ノーツ・クライアントをインストールしたところ,再起動後にWindowsにログオンできなくなりました。何が原因でしょうか。

 Windowsにログオンするプロセスで使用されるモジュールを実行できないというトラブルが考えられます。

 トラブルの原因を見る前に,Windowsのログオン・プロセスについて簡単に解説します。

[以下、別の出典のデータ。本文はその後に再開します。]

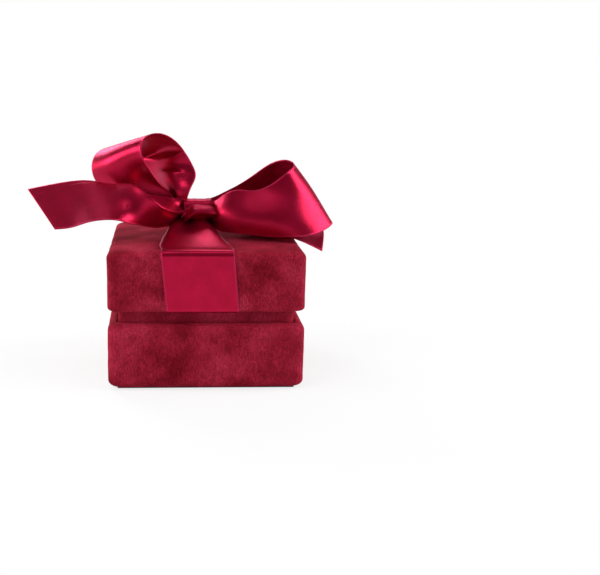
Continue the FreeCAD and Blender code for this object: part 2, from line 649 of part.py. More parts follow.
def band_profile(thickness):
    """Side outline of the band: flat on the lid's edge, down its face and under its rim."""
    face, top, rim = size(half_depth("0")), size(LID_TOP), size(LID_RIM)
    edge, roll, mouth = size("dims.edge_radius"), size("dims.rim_radius"), size(half_depth(LID_CAVITY))
    slant = 2 ** -0.5

    def outline(grow):
        """The band's surface at a height above the velvet, from the lid's top to under its rim."""
        upper, lower = Vector(0, edge - face, top - edge), Vector(0, roll - face, rim + roll)
        wide, tight = edge + grow, roll + grow
        points = [upper + Vector(0, 0, wide), upper + Vector(0, -slant, slant) * wide,
                  upper - Vector(0, wide, 0), lower - Vector(0, tight, 0),
                  lower - Vector(0, slant, slant) * tight, lower - Vector(0, 0, tight)]
        return points + [Vector(0, -mouth, points[-1].z)]

    def curve(points):
        start, bend, face_top, face_end, turn, flat, end = points
        return [Part.Arc(start, bend, face_top).toShape(), Part.makeLine(face_top, face_end),
                Part.Arc(face_end, turn, flat).toShape(), Part.makeLine(flat, end)]

    inner, outer = outline(0), outline(thickness)
    edges = curve(outer) + [Part.makeLine(outer[-1], inner[-1])] + curve(inner)
    edges += [Part.makeLine(inner[0], outer[0])]
    return Part.Face(Part.Wire(Part.__sortEdges__(edges)))


def make_band_half(run, tighten):
    """Half of the band, built at the front; run is its sideways run down the lid's face."""
    width, thickness = size("dims.ribbon_width"), size("dims.ribbon_thickness")
    crease = size("dims.knot_offset") + CREASE_OFFSET
    top, rim, edge = size(LID_TOP), size(LID_RIM), size("dims.edge_radius")
    reach = size(half_depth("0"))
    profile = band_profile(thickness)
    profile.translate(Vector(-size("dims.box_width"), 0, 0))
    strap = profile.extrude(Vector(2 * size("dims.box_width"), 0, 0))
    corners = [(crease, top + edge), (crease, top - edge), (crease + run, rim - edge)]
    left = [Vector(x - width / 2, -2 * reach, z) for x, z in corners]
    right = [Vector(x + width / 2, -2 * reach, z) for x, z in reversed(corners)]
    trim = Part.Face(Part.makePolygon(left + right + [left[0]])).extrude(Vector(0, 2 * reach, 0))
    strap = strap.common(trim)

    tucked = min(size("dims.pleat_thickness"), thickness / GATHER[-1][-1])
    low, high = top + thickness / 2, size(KNOT_BASE) - tucked / 2
    way_in = reach - edge - GATHER_GAP / 2
    stations = []
    for share, rise, aside, opening, folds, shown in GATHER:
        if share > TIGHT_FROM and shown != opening:
            opening, shown = opening * tighten, shown * tighten
        middle = (size("dims.knot_offset") + aside, edge - reach + way_in * share, low + (high - low) * rise)
        stations.append((middle, (1, 0, 0), opening, folds, shown))
    gather = ribbon_solid(stations, Vector(0, 1, 0), Vector(0, 1, 0), GATHER_SPREAD)
    return strap.fuse(gather).removeSplitter()


def make_band():
    front = make_band_half(size("dims.ribbon_slant"), 1)
    back = make_band_half(-size("dims.ribbon_slant"), BACK_TIGHTENED)
    back = back.mirror(Vector(0, 0, 0), Vector(0, 1, 0))
    return [add_ribbon("ribbon_band_front", front), add_ribbon("ribbon_band_back", back)]


# ---------------------------------------------------------------- checks and export
def check_document():
    for item in doc.Objects:
        if {"Invalid", "Error"} & set(item.State):
            raise ValueError(f"{item.Name} did not compute: {item.State}")


def export(parts):
    for part in parts:
        shape = part.Shape
        if shape.isNull() or not shape.isValid() or not shape.Solids:
            raise ValueError(f"{part.Label} is not a valid solid")
    for part in parts:
        part.Shape.exportStep(f"parts/{part.Label}.step")


parts = make_base() + make_collar() + make_pad_half("front") + make_pad_half("back")
parts += make_lid() + make_lid_lining() + make_band() + make_bow()
doc.recompute()
check_document()
export(parts)
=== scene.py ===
import math

import bpy
import numpy as np
from mathutils import Matrix, Vector

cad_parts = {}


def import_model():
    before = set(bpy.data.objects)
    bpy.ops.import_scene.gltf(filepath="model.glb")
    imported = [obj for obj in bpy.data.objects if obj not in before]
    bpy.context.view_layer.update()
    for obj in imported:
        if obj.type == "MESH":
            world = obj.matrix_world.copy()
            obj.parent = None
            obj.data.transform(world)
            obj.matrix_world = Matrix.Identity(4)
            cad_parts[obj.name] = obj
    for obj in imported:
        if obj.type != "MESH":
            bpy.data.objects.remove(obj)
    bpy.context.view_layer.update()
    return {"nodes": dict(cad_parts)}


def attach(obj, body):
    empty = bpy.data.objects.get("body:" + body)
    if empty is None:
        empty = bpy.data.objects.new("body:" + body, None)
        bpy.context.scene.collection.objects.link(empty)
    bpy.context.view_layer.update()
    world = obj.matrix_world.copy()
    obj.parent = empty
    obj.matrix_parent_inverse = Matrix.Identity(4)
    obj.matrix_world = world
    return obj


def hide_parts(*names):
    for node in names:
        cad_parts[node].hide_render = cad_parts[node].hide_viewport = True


# Dresses the velvet ring box: velvet covers, padded ring pad and lid lining, satin ribbon and bow.
# Points are worked out in millimetres in the part's own frame and become metres in add_mesh.

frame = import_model()
MM = 0.001

# ---------------------------------------------------------------- sizes shared with the CAD
HALF = 30.0                 # half the box's width and depth, over the velvet
CORNER = 3.0                # upright corners
EDGE = 2.4                  # soft edges along top and bottom
RIM = 1.2                   # tighter roll of the lid's rim and the neck
COVER = 1.1                 # velvet and wadding
FOOT = 0.5
HEM = 7.0
SHOULDER = 20.8
LID_RIM = 24.6
LID_TOP = 43.0
COLLAR_OUT, COLLAR_IN = 3.0, 6.5      # insets from the outside of the box
COLLAR_TOP = 29.8
COLLAR_SKIN = 0.9
FLOOR_TOP = 3.4
PAD_TOP = 21.8
PAD_SKIN = 0.8
SLIT = 0.8
CAVITY = 2.7                # inset of the lid's mouth
TURN_IN = 3.0
CEILING = 40.4
LINER_SKIN = 0.9
CEILING_PAD = 2.0
RIBBON = 22.0
KNOT = np.array([-2.1, 0.0, 52.5])
KNOT_SIDE = 4.4
KNOT_HALF_DEPTH = 4.0
KNOT_HALF_HEIGHT = 2.7

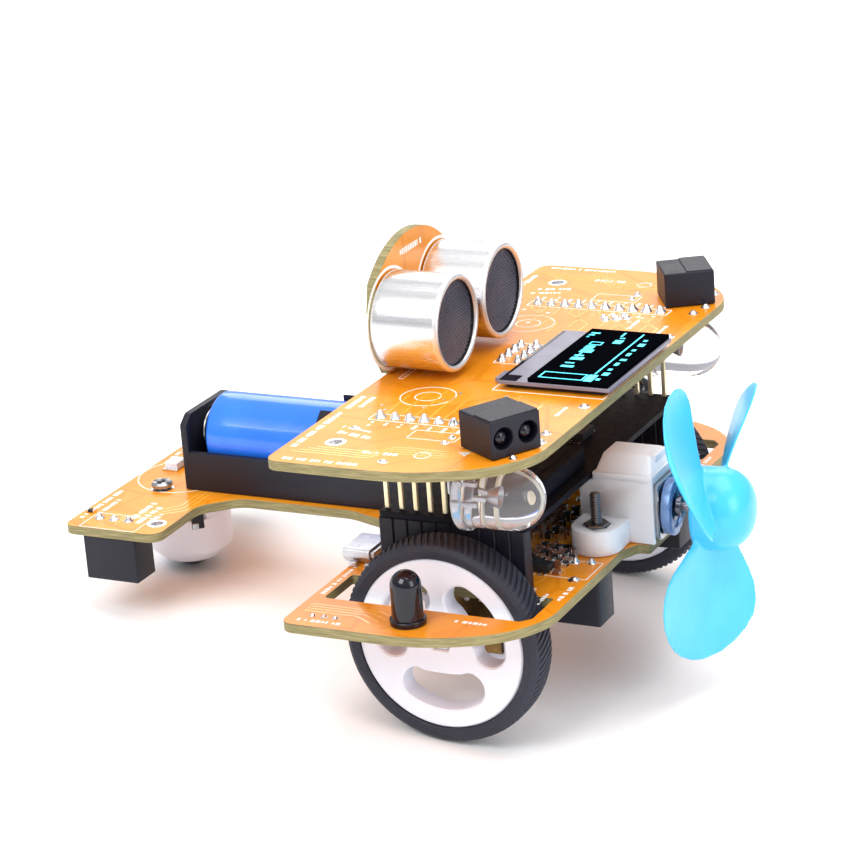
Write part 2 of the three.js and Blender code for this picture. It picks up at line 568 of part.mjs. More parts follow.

 ユーザーがWindowsにログオンするときに,OSはGINA(Graphical Identification and Authentication)ダイナミック・リンク・ライブラリ(DLL)を呼び出します。このDLLはユーザーの識別と認証を行うもので,標準ではユーザー名とパスワードの入力などユーザーとの対話部分を処理します。GINAは別のモジュールに置き換えることが可能です。例えば,パスワード認証の代わりにスマート・カード認証を使用する場合は,ベンダーが用意するGINAを使います。

 GINAは,レジストリの「HKEY_LOCAL_MACHINE\SOFTWARE\Microsoft\Windows NT\CurrentVersion\Winlogon」のGinaDLLの値に登録されています。

 ノーツ・クライアントなどアプリケーションによっては,インストール中にGinaDLLの値を書き換えるものがあります。変更後のGinaDLLで指定されたモジュールがインストールされていなかったり,壊れていると,ログオンできなくなるわけです。

 GinaDLLの値が書き換わっていてもセーフ・モードでWindowsにログオンできますので,GinaDLLの値をOS標準の「msgina.dll」に変更してください。ユーザー名とパスワードでログオンできるようになります。